The bypass needle valve hydraulic control circuit consists of a single solenoid valve, which controls the opening and closing of the bypass needle valve. In each hydraulic circuit valve group, the return line is connected to the return oil tank. Any internal leakage within a valve group allows pressurized oil to flow back to the return tank, causing a drop in pressure in the pressure oil tank and triggering frequent start-up of the oil pump.

Note: The troubleshooting scope described above does not include the manually operated, normally open isolation valve.

2.3 Locking and Bypass Needle Valve Structural Analysis (Cause 7)

The locking valve and bypass needle valve use piston-type structures similar to the ball valve servo actuator, with a sealing element installed on the piston. If the piston seal fails to maintain tightness, internal leakage can occur, allowing pressurized oil to bypass the piston. This leakage causes a drop in the pressure oil tank, triggering automatic start-up of the oil pump.

2.4 Pressure Oil Tank Structural Analysis (Cause 8)

The pressure oil tank assembly includes air supply and exhaust pipes, as well as oil drain piping. If the exhaust line is improperly connected or the drain valve is not fully closed, oil or compressed air may escape from the system. This leakage reduces pressure in the pressure oil tank, triggering frequent start-up of the oil pump.

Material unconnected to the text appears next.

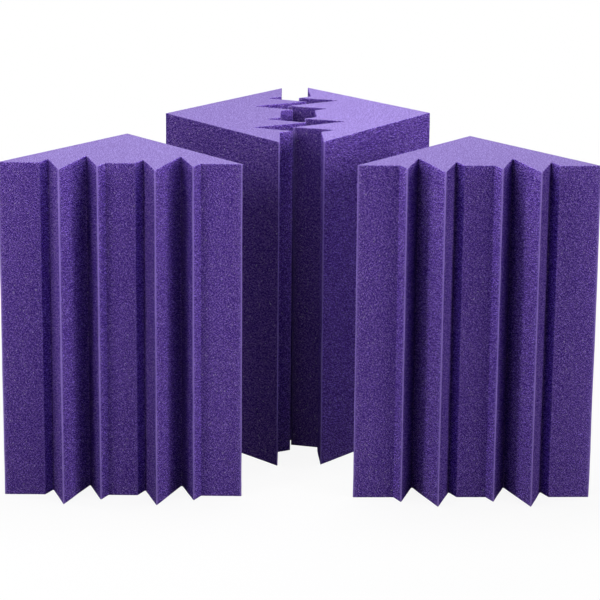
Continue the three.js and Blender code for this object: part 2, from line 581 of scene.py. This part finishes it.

2.5 Oil Pump Supply Circuit Analysis (Cause 9)

The oil pump is connected to the pressure oil tank via pipeline B. A combination valve assembly at the pump outlet integrates a check valve, safety relief, and unloading functions. When the pump outlet pressure reaches the pressure oil tank pressure, the check valve opens, allowing the pump to deliver oil from the return oil tank to the pressure oil tank. After the pump stops, the check valve prevents reverse flow. If the check valve fails or does not seat properly, pressurized oil from the pressure oil tank can flow back to the return oil tank through the pump, causing a pressure drop and triggering automatic start-up of the oil pump. All nine potential causes described above can lead to pressure loss in the pressure oil tank, triggering frequent start–stop operation of the oil pump.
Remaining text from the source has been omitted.